Server Boot and Request Lifecycle: From Socket to JavaScript

In Article 1, we mapped out workerd's layered architecture and capability-based configuration model. Now we'll follow the code path that turns a workerd serve command into a running server, and then trace a single HTTP request from the moment it arrives on a socket all the way through to JavaScript execution and back.

This is where the architecture becomes concrete.
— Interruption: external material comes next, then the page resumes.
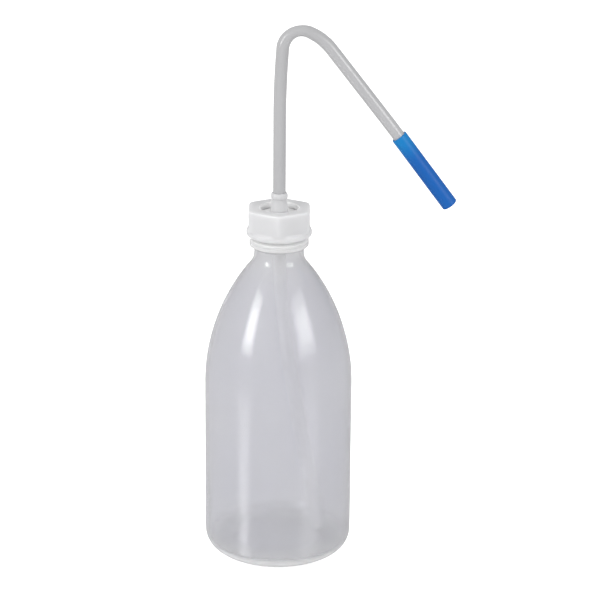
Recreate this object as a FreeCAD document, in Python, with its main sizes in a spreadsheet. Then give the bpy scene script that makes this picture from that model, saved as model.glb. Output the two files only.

We'll see how the Server class orchestrates startup, how the makeService() factory pattern creates different service types, and how WorkerEntrypoint bridges the gap between KJ's HTTP handling and V8's JavaScript execution.

The Boot Sequence: Server::run()

When workerd serve executes, the CLI layer parses the config and calls Server::run() at src/workerd/server/server.c++#L5609. This is the heart of the startup sequence:

kj::Promise<void> Server::run(
    jsg::V8System& v8System, config::Config::Reader config,
    kj::Promise<void> drainWhen) {
  // ...
  co_await startServices(v8System, config, headerTableBuilder, forkedDrainWhen);
  auto listenPromise = listenOnSockets(config, headerTableBuilder, forkedDrainWhen);
  auto ownHeaderTable = headerTableBuilder.build();
  co_return co_await listenPromise.exclusiveJoin(kj::mv(fatalPromise));
}
sequenceDiagram
    participant CLI as CliMain
    participant S as Server
    participant V8 as V8System
    participant Svc as Services
    participant Sock as Sockets

    CLI->>S: run(v8System, config)
    S->>S: Configure logging from config
    S->>S: Create GlobalContext
    S->>Svc: startServices()
    Svc->>Svc: Extract actor namespace configs
    Svc->>Svc: makeService() for each config entry
    Svc->>Svc: link() all services
    S->>Sock: listenOnSockets()
    Sock->>Sock: Bind addresses, start accepting
    S->>S: co_await listenPromise ∥ fatalPromise

The sequence is deliberately ordered. First, all services are created and linked together via startServices(). Then sockets are bound and begin accepting connections. The headerTableBuilder is finalized after service creation so that any HTTP headers registered by services are available to request parsing.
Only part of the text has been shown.